● Required work
Only the lines starting at the one with "Turn this picture" and ending at the one with "V = FreeCAD.Vector" should be copied, exactly and with both ends kept.

#### Listed entries ####

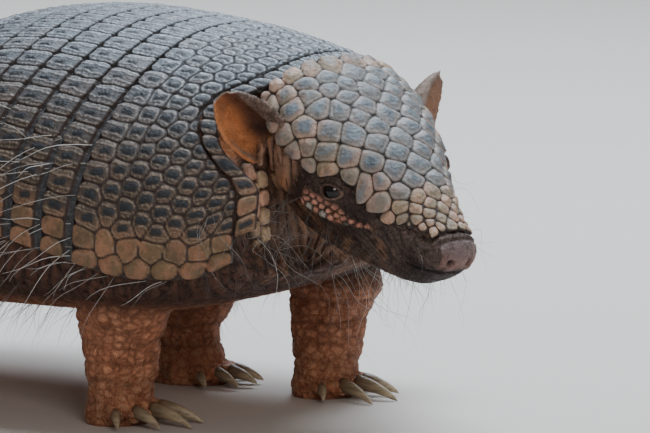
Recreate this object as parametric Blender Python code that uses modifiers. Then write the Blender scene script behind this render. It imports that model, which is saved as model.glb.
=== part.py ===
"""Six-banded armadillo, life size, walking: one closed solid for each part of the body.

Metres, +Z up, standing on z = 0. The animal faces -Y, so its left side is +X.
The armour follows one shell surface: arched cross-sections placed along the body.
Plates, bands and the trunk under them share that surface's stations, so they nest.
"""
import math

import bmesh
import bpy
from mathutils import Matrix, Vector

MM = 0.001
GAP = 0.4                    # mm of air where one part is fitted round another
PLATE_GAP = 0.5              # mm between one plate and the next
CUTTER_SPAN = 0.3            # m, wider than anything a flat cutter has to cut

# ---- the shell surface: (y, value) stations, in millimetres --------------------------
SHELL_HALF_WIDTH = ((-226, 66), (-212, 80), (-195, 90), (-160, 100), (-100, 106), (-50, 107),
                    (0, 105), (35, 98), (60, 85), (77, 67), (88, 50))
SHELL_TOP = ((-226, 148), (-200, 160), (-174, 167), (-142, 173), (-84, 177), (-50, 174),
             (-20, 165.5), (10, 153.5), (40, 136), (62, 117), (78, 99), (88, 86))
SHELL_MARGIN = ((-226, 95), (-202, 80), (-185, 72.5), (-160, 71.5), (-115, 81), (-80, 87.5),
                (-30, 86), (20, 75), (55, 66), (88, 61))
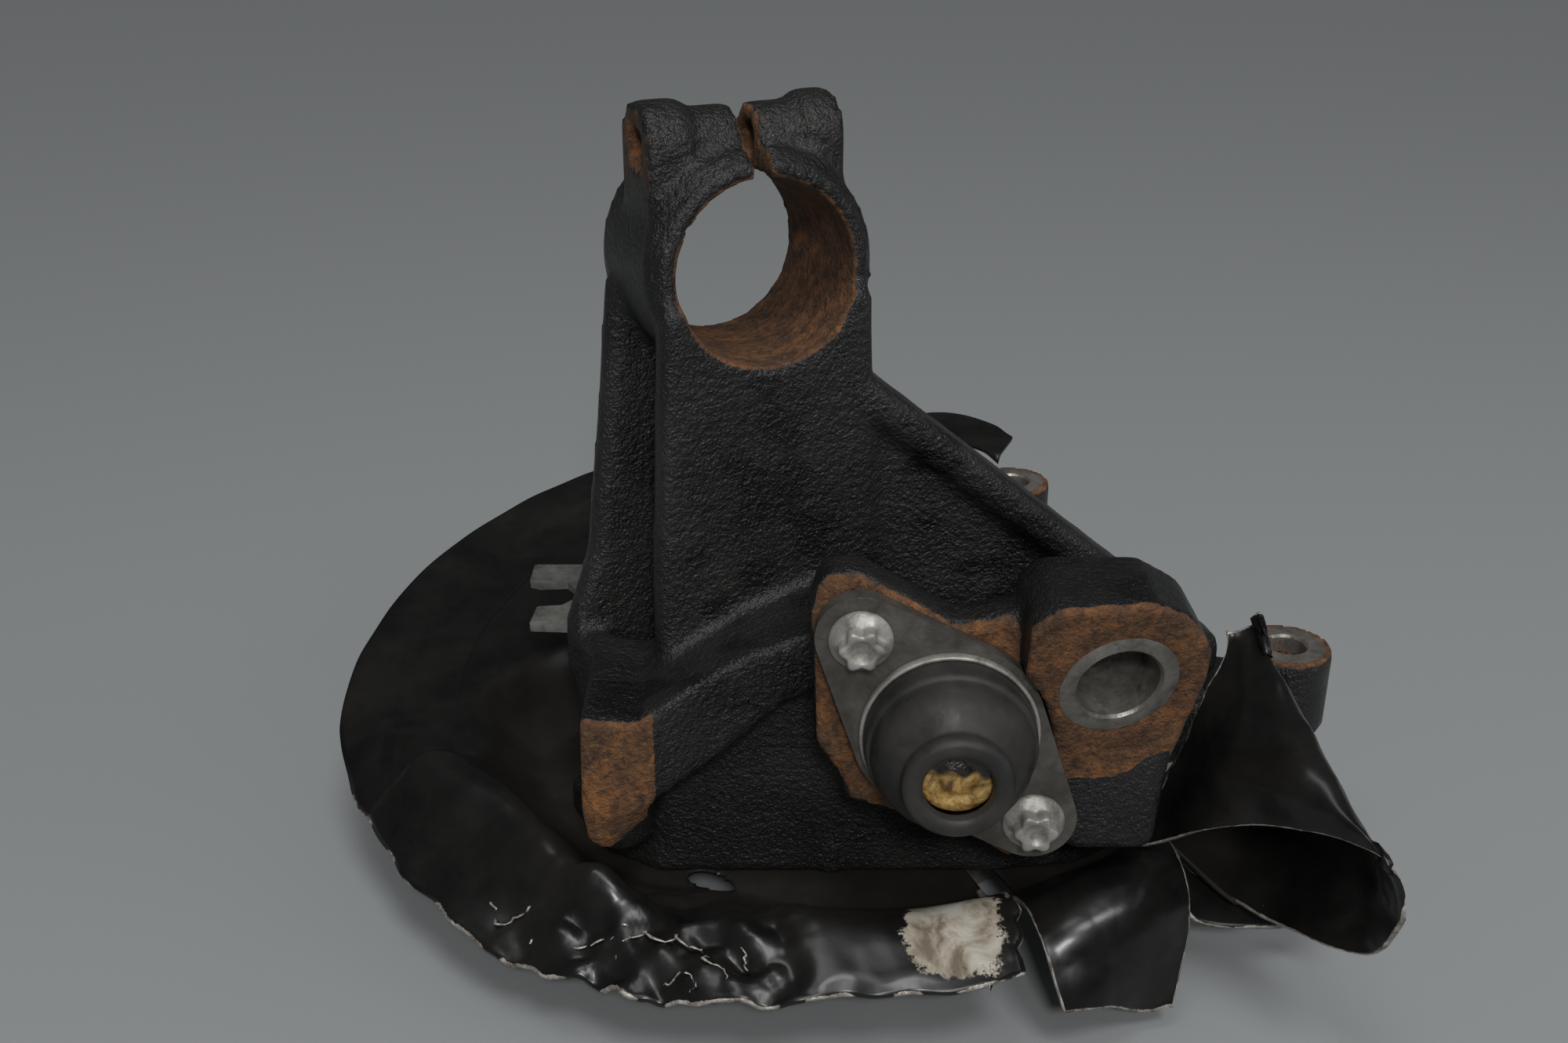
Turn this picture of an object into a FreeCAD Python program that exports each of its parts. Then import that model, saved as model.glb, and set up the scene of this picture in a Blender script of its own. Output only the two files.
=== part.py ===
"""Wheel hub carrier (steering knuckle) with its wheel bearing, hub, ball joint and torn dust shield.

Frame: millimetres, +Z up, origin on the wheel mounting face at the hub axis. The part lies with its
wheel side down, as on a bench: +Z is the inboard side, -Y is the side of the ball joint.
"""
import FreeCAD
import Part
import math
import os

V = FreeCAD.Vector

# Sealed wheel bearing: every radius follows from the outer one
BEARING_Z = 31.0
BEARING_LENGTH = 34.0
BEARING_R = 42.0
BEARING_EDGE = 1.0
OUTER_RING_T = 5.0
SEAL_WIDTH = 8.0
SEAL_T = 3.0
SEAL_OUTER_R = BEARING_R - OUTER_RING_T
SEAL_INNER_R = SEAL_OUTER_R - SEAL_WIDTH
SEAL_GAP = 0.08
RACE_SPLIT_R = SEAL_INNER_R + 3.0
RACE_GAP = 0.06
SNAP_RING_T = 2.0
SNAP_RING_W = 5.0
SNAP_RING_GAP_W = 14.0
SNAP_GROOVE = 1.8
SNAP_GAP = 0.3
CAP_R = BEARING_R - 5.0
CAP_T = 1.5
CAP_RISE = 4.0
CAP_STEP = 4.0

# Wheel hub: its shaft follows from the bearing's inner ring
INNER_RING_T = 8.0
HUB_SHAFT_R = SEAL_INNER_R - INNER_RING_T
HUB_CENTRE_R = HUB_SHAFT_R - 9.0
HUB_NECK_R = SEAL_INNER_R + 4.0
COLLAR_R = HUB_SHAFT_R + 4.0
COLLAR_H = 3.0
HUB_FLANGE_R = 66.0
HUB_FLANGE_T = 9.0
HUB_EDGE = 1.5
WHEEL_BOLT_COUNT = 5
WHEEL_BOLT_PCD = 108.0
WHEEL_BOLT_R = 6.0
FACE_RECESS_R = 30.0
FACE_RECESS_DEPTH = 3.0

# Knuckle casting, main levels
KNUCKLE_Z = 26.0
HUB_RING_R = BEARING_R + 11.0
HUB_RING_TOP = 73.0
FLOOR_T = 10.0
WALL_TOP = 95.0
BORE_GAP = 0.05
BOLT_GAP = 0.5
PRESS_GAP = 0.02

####

● Task solution
Turn this picture of an object into a FreeCAD Python program that exports each of its parts. Then import that model, saved as model.glb, and set up the scene of this picture in a Blender script of its own. Output only the two files.
=== part.py ===
"""Wheel hub carrier (steering knuckle) with its wheel bearing, hub, ball joint and torn dust shield.

Frame: millimetres, +Z up, origin on the wheel mounting face at the hub axis. The part lies with its
wheel side down, as on a bench: +Z is the inboard side, -Y is the side of the ball joint.
"""
import FreeCAD
import Part
import math
import os

V = FreeCAD.Vector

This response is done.